Laura Hudson of Vulture gave the episode a 3 star rating out of 5 and wrote, "Spying is largely a profession about knowledge — stealing it, knowing it, and sometimes transforming it into lies. Not everyone does very positive things with the knowledge they've been given this week, and sometimes it's downright terrifying." Alec Bojalad of Den of Geek gave the episode a 4 star rating out of 5 and wrote, "Like Abassin Zadran, himself, 'I Am Abassin Zadran' ruthlessly accomplishes its goal: setting up next week's finale. Maybe someone will make it out of a hotel room unscathed."

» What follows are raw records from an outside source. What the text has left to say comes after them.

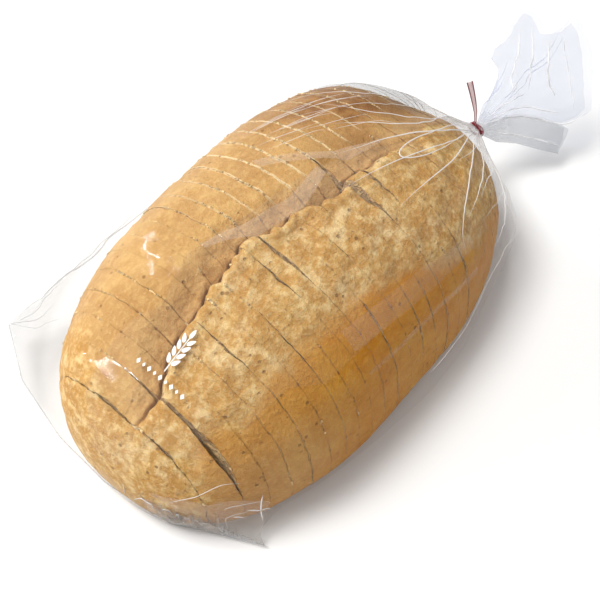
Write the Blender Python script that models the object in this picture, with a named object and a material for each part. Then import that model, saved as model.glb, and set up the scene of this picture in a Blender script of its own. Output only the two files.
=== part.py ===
"""Sliced bloomer loaf in a clear bread bag, shut at the far end with a twist tie.

Metres, +Z up. The loaf lies along X with its flat base on Z = 0, centred on the origin.
The bag's sealed bottom is at -X and its gathered neck, twist tie and open mouth are at +X.
The bag is one solid out to its film: the sliced loaf inside, the neck and the flared mouth.
"""
import math
import random

import bmesh
import bpy
from mathutils import Vector

# Loaf, to the outside of the film that lies on its crust
NEAR_LENGTH = 0.151
FAR_LENGTH = 0.147
HALF_WIDTH = 0.091
WIDEST_HEIGHT = 0.021
CROWN_RISE = 0.095
BASE_DROP = 0.0235
PLAN_POWER = 2.68
ARCH_POWER = 2.52
BASE_POWER = 3.5

# Slices
HEEL_PLACES = (-0.1504, -0.1485, -0.1450, -0.1400)
CUT_PLACES = (
    -0.1310, -0.1155, -0.1030, -0.0910, -0.0785, -0.0660, -0.0550, -0.0445, -0.0340, -0.0235, -0.0115, 0.0005,
    0.0120, 0.0230, 0.0345, 0.0460, 0.0580, 0.0700, 0.0820, 0.0940, 0.1060, 0.1180,
)
CUT_HALF_WIDTH = 0.0008
CUT_DEPTH = 0.0016
SLICE_SHIFT = 0.0009
SHIFT_SEED = 11

# Split along the crown: (distance along the loaf, sideways place)
SPLIT_LINE = ((-0.135, -0.013), (-0.091, -0.002), (-0.029, 0.004), (0.031, -0.009), (0.085, -0.015))
SPLIT_DEPTH = 0.0085
SPLIT_SPAN = (-0.110, 0.055)
SPLIT_FADE = 0.030
LEFT_FLANK = 0.018
RIGHT_FLANK = 0.004

# Slack film on the -Y side: (place along, its spread, ring angle, its spread, how far it stands off)
SLACK_BULGES = ((0.020, 0.060, 194, 20, 0.008), (0.118, 0.026, 168, 30, 0.012))

# Neck, and the flared mouth beyond the tie
TIE_PLACE = Vector((0.158, -0.017, 0.045))
NECK_RADIUS = 0.0049
NECK_START = TIE_PLACE.x - 0.005
NECK_START_RADIUS = 0.0066
NECK_HALF_LENGTH = 0.002
SHOULDER_START = 0.126
SHOULDER_RINGS = 6
TAUT_FROM = 0.096
TAUT_STEP = 0.002
TAUT_TRIES = 26
MOUTH_ACROSS = Vector((0.915, -0.404, 0.0)).normalized()
MOUTH_UP = Vector((0.225, 0.510, 0.830)).normalized()
MOUTH_FRONT = MOUTH_ACROSS.cross(MOUTH_UP).normalized()
# Reach of the cut edge from the tie, by its angle above MOUTH_ACROSS in degrees
MOUTH_REACH = (
    (-38, 0.058), (-28, 0.068), (-21, 0.070), (-17, 0.065), (-12, 0.081), (8, 0.085), (26, 0.092),
    (32, 0.084), (39, 0.072), (51, 0.077), (60, 0.062), (68, 0.045),
)
MOUTH_GAP = 0.020
MOUTH_ROUNDNESS = 0.6
MOUTH_WALL = 0.0016
MOUTH_WAVES = 4
MOUTH_WAVE_DEPTH = 0.0030
MOUTH_OUTER_SHARES = (0.10, 0.20, 0.32, 0.45, 0.62, 0.80, 1.0)
MOUTH_INNER_SHARES = (0.995, 0.80, 0.62, 0.45, 0.32)

# Flat corners of the bag's sealed bottom: outlines seen from above, and the height they lie at
EAR_OUTLINE = (
    (-0.018, 0.084), (-0.119, 0.115), (-0.138, 0.084), (-0.141, 0.060), (-0.110, 0.040), (-0.040, 0.060),
)
EAR_HEIGHT = 0.020
EAR_RISE = 0.41
FOLD_OUTLINE = ((-0.082, -0.070), (-0.098, -0.085), (-0.120, -0.086), (-0.141, -0.045), (-0.120, -0.040))
FOLD_HEIGHT = 0.009
FLAP_THICKNESS = 0.0022

# Twist tie
TIE_RING_RADIUS = 0.0064
TIE_RING_STEPS = 28
TIE_WIRE_RADIUS = 0.0011
TIE_WIRE_SIDES = 8
TIE_WIDTH = 0.0042
TIE_NARROW = 0.0030
TIE_THICKNESS = 0.0010
KNOT_OUT = Vector((0.0, -0.357, 0.934))
KNOT_DISTANCE = 0.0086
KNOT_PLACE = TIE_PLACE + KNOT_OUT * KNOT_DISTANCE
KNOT_WIDTH = 0.0034
KNOT_SINK = 0.0012
KNOT_STEPS = 11
KNOT_TWIST = 24.0
TIE_END = Vector((0.1590, -0.0060, 0.0800))
TIE_END_SINK = 0.0016
TIE_END_LEAN = 0.0015
TIE_END_STEPS = 10
TIE_STUB = Vector((0.1640, -0.0290, 0.0520))

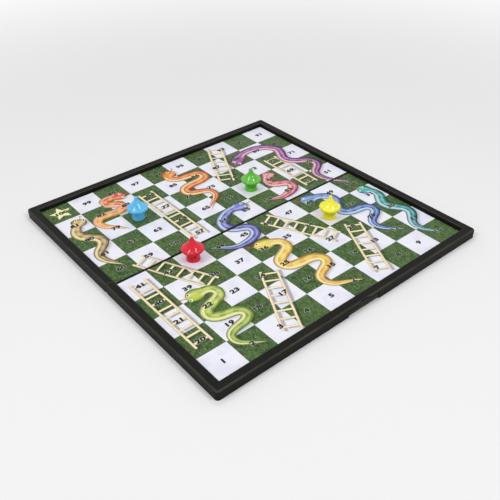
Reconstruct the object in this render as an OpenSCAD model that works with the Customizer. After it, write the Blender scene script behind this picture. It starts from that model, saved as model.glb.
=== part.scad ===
// Folding magnetic snakes and ladders board with four pawns, in millimetres.
// The board lies open on the table, the playing face up, and its centre is the origin.
// X runs along a row of squares, Y from the near half to the far half across the fold.

/* [Playing field] */
// Width of one printed square
square_w = 24; // [20:0.5:30]
// Squares along each side, an even number because the fold runs between two rows
squares = 10; // [8:2:12]
// Print that runs on outside the outer squares
print_border = 0.7; // [0.4:0.1:1.2]
// Gap between the sheets and the rim around them
sheet_gap = 0.2; // [0.1:0.05:0.4]
// Thickness of the steel sheet that holds the pawns
steel_t = 0.4; // [0.3:0.05:0.6]
// Thickness of the laminated printed sheet
print_t = 0.3; // [0.2:0.05:0.5]

/* [Case halves] */
// Width of the rim from the outer squares to the outside
rim_w = 8.5; // [7:0.1:9]
// Height of the rim over the playing face
lip_h = 3.2; // [3:0.1:4.4]
// Height of the playing face over the table
play_h = 4.6; // [4.4:0.1:8]
// Thickness of the outer skirt and of the wall along the fold
wall_t = 1.8; // [1.4:0.1:2]
// Thickness of the deck under the sheets
deck_t = 1.3; // [1:0.1:1.6]
// Thickness of the top of the hollow rim
cap_t = 1.6; // [1.2:0.1:1.8]
// Thickness of the inner wall of the rim
lip_wall_t = 1.9; // [1.5:0.1:2]
// Lean of the rim's inner face, from the sheets out to its top edge
lip_lean = 0.5; // [0.2:0.1:0.8]
// Radius of the upright outer corners
corner_r = 2.5; // [2:0.5:4]
// Radius of the rim's outer top edge
edge_r = 1.6; // [0.6:0.1:2]
// Radius of the rim's inner top edge
lip_r = 0.8; // [0.3:0.1:0.8]
// Smallest radius of the inside corners of the skirt
inner_round = 0.5; // [0.3:0.1:1]
// Gap between the two halves at the fold
seam_gap = 0.3; // [0.3:0.05:0.6]
// Strip of case left bare beside the fold on each half
seam_strip = 1.05; // [0.4:0.05:1.2]
// Bevel of the rim's top edges at the fold
seam_bevel = 0.5; // [0.2:0.1:1]

/* [Stiffening ribs] */
// Thickness of one rib behind the skirt
rib_t = 1.2; // [0.8:0.1:1.6]
// How far a rib reaches in under the deck
rib_reach = 2.6; // [1.5:0.1:4]
// Height of a rib's foot over the table
rib_foot = 0.8; // [0.4:0.1:2]

/* [Fold hinge] */
// Height of the pivots over the table, also the radius of the rounded lower edges at the fold
pivot_r = 2.6; // [2.4:0.1:3]
// Radius of the eye at each end of a link
eye_r = 2.1; // [1.8:0.1:2.2]
// Radius of a steel hinge pin
pin_r = 0.8; // [0.6:0.05:1]
// Radial play between a pin and the link that turns on it
pin_play = 0.05; // [0.02:0.01:0.1]
// Radial play between a pin and the case that grips it
pin_seat_gap = 0.01; // [0.01:0.005:0.02]
// Side play of a link between its two cheeks, on each side
link_side_gap = 0.2; // [0.1:0.05:0.3]
// Space kept round the link's eye in its slot
slot_gap = 0.4; // [0.3:0.1:0.8]

/* [Latch] */
// Width of the flip clip
clip_w = 30; // [20:1:32]
// Thickness of the clip's plate
clip_t = 1.6; // [1.2:0.1:1.8]
// Radius of the clip's rolled pivot edge
clip_eye_r = 1.5; // [1.4:0.1:1.6]
// Setback of the clip's pivot edge from the outside face
clip_set = 0.2; // [0.2:0.1:0.4]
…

Ben Travers of IndieWire gave the episode an "A–" grade and wrote, "Exactly one year later, oh how the tables have turned. Philip revealing his true self to Martha after she threatened to leave him shows just how attached he's become to his second wife. Sure, he could still kill her and eliminate the problem, but the revelation seems like a whole lot of trouble for him to take it all back next week." Matt Brennan of Slant Magazine wrote, "'I Am Abassin Zadran' in fact hinges on several internecine struggles, within families as well as within intelligence services, a paranoiac hour in which skepticism of one's erstwhile allies places renewed strain on all concerned."

===Accolades===
For the episode, Margo Martindale was nominated for Outstanding Guest Actress in a Drama Series at the 67th Primetime Creative Arts Emmy Awards. She would win the award, becoming the first actress of the series to win an Emmy.